§ Exercise task
Set down the lines from the one containing "Reconstruct the object" to the one containing "from collections import namedtuple", both lines included, exactly as they stand and with no other lines.

§ Records to use
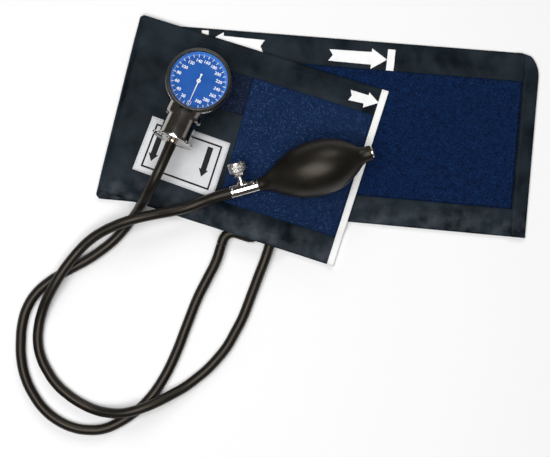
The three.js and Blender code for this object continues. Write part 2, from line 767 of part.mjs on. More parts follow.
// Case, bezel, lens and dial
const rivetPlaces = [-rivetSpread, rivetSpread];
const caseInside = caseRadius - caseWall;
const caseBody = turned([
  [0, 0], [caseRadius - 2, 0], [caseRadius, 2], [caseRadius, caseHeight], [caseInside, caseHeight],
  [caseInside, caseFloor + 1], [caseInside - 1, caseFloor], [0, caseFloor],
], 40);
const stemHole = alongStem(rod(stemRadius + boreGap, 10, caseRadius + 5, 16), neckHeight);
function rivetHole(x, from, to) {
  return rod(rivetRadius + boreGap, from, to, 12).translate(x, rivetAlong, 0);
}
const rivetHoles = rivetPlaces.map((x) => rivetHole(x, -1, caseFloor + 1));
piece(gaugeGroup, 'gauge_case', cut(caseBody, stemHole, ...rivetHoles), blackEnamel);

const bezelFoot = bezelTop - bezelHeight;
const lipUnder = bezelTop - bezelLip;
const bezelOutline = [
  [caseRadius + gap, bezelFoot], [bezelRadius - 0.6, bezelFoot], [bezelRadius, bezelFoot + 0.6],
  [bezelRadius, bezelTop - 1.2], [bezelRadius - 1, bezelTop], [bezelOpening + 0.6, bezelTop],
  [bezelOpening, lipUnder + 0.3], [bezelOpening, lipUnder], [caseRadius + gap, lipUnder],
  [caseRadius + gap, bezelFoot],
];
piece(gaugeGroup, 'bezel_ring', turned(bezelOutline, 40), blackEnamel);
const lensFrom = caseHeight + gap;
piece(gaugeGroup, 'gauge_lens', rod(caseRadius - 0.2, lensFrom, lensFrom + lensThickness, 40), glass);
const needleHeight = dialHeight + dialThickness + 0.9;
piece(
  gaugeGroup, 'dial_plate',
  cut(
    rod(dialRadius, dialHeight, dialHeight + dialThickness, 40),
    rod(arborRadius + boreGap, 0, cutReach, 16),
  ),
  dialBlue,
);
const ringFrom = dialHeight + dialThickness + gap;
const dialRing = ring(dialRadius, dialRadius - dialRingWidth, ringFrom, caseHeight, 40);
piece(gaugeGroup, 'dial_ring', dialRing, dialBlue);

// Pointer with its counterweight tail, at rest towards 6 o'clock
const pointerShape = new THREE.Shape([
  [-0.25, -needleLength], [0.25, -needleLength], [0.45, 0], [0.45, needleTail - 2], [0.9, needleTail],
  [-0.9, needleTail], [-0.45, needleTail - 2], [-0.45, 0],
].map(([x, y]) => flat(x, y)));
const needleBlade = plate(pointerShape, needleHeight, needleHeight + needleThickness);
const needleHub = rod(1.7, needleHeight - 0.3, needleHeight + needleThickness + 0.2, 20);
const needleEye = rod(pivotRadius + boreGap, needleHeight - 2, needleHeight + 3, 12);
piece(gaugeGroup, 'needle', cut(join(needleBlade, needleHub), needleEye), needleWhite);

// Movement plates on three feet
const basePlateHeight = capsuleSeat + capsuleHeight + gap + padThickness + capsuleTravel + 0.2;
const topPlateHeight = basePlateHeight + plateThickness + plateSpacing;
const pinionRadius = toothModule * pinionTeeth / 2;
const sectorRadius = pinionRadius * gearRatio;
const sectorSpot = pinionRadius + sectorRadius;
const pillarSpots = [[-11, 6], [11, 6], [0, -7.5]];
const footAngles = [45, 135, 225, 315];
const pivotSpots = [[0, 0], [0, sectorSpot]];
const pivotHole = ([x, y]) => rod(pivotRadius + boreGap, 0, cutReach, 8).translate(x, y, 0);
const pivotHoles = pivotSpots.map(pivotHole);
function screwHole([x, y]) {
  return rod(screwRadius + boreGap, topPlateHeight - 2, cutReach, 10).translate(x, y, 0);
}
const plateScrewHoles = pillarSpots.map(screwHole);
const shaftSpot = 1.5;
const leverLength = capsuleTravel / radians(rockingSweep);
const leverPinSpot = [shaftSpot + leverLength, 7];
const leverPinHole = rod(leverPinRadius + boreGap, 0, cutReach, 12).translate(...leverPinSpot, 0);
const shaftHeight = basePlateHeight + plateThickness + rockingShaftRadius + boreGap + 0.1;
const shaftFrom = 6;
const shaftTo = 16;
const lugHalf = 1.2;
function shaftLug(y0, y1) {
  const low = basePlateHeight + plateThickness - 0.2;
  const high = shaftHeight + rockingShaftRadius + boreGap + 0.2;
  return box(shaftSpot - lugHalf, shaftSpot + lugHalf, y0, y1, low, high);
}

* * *

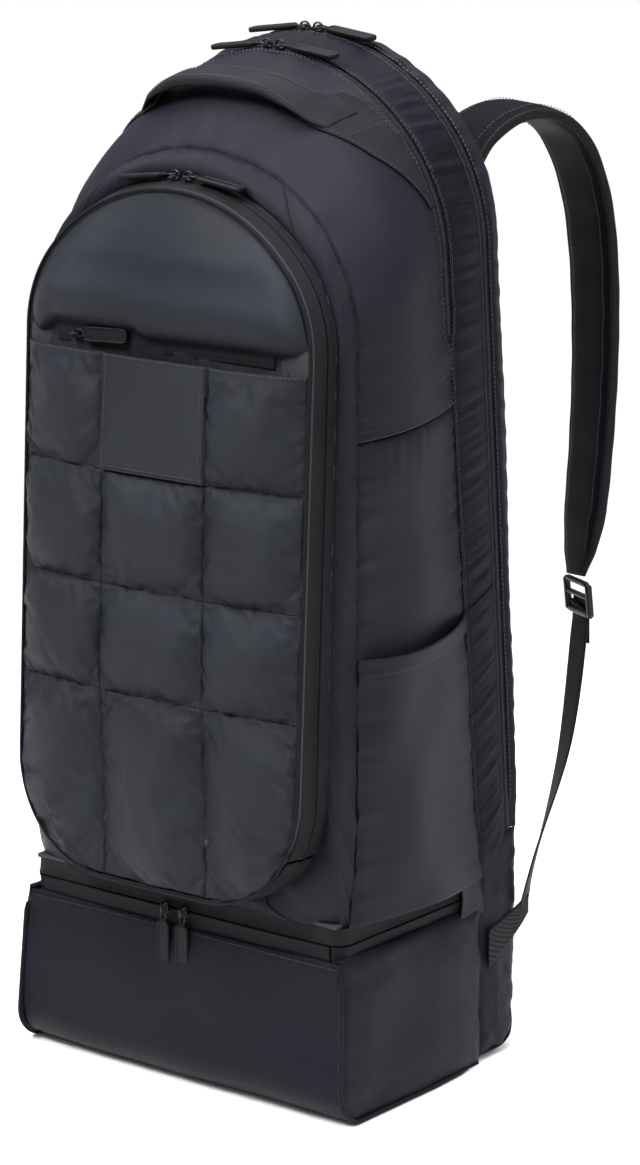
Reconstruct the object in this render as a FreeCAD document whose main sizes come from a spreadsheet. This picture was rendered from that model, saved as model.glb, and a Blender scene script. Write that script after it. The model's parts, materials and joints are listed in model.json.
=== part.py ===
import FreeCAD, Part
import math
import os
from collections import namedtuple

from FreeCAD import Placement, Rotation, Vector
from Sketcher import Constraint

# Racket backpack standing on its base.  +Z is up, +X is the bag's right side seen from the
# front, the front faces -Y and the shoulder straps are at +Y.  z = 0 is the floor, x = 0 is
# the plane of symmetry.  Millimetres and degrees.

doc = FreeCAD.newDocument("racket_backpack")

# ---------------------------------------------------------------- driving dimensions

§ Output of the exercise
Reconstruct the object in this render as a FreeCAD document whose main sizes come from a spreadsheet. This picture was rendered from that model, saved as model.glb, and a Blender scene script. Write that script after it. The model's parts, materials and joints are listed in model.json.
=== part.py ===
import FreeCAD, Part
import math
import os
from collections import namedtuple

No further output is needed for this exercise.